RFI (Request for Information)

In Plain English

A formal written question submitted by the contractor to the architect asking for clarification on the plans.

Definition

A Request for Information (RFI) is a formal written request submitted by a contractor to the architect, engineer, or owner to clarify ambiguities, discrepancies, or incomplete information in the contract documents. RFIs are numbered, tracked in a log, and must be responded to within a defined timeframe. Unanswered or delayed RFIs can cause schedule delays and cost impacts that may support a change order or claim.

Why It Matters in Bidding

RFIs are a primary mechanism for surfacing scope gaps and drawing conflicts that directly translate into change orders, added cost, and schedule impacts on a bid. Estimators reviewing bid documents often issue pre-bid RFIs to clarify ambiguities before committing to a price, because an unanswered question can mean the difference between a profitable bid and a money-losing one. During construction, a slow RFI response can support a delay claim, so tracking response times is a key risk-management practice.

Example

The contractor submitted RFI #47 asking whether the structural engineer intended #5 or #6 rebar at a moment-frame connection the drawings showed inconsistently, and the answer added $18,000 to the steel package, later captured in a change order.

Related Terms

Related Tools & Templates

Frequently Asked Questions

An RFI asks a question to clarify or resolve missing, conflicting, or ambiguous information in the contract documents. A submittal is the contractor proposing specific products, shop drawings, or samples for the design team to review and approve.
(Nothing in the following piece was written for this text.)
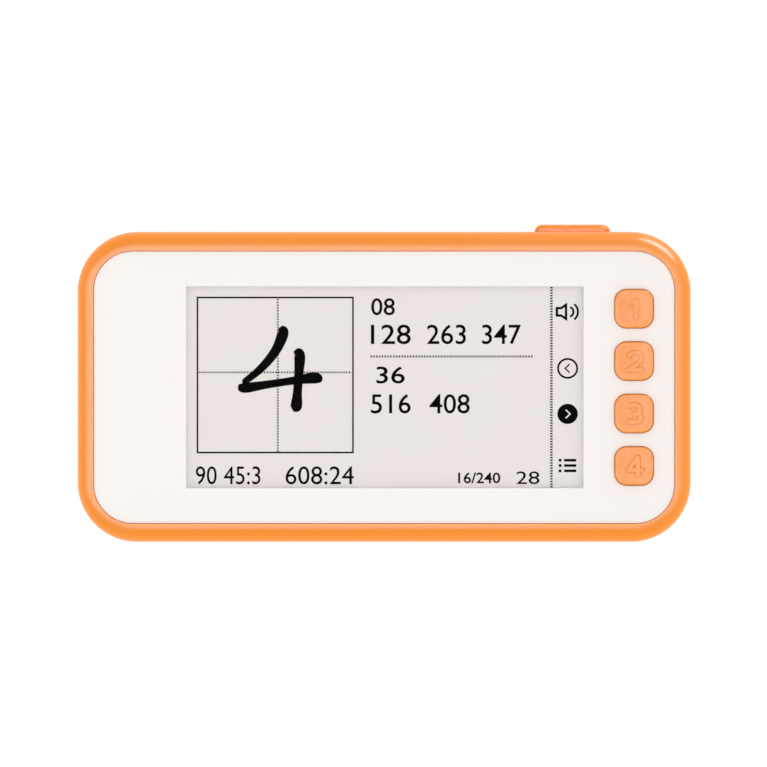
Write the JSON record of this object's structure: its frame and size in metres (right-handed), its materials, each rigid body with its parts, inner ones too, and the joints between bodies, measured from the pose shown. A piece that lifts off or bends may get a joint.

RFIs flow questions upward; submittals flow proposed means and materials upward for verification against the specifications.
Issuing RFIs during the bidding period lets you resolve unclear scope before pricing, avoiding costly assumptions or padded contingencies. Answers are usually distributed to all bidders through an addendum, leveling the playing field. Skipping this step forces you to either guess and risk a loss, or inflate your bid and risk losing the award.
The architect or engineer of record typically responds, often after coordinating with consultants or the owner, since they authored the documents being questioned. Contracts specify a response window, frequently 7 to 14 days. The contractor must write a clear, specific question and log it; vague or duplicate RFIs slow the process and weaken any later delay claim.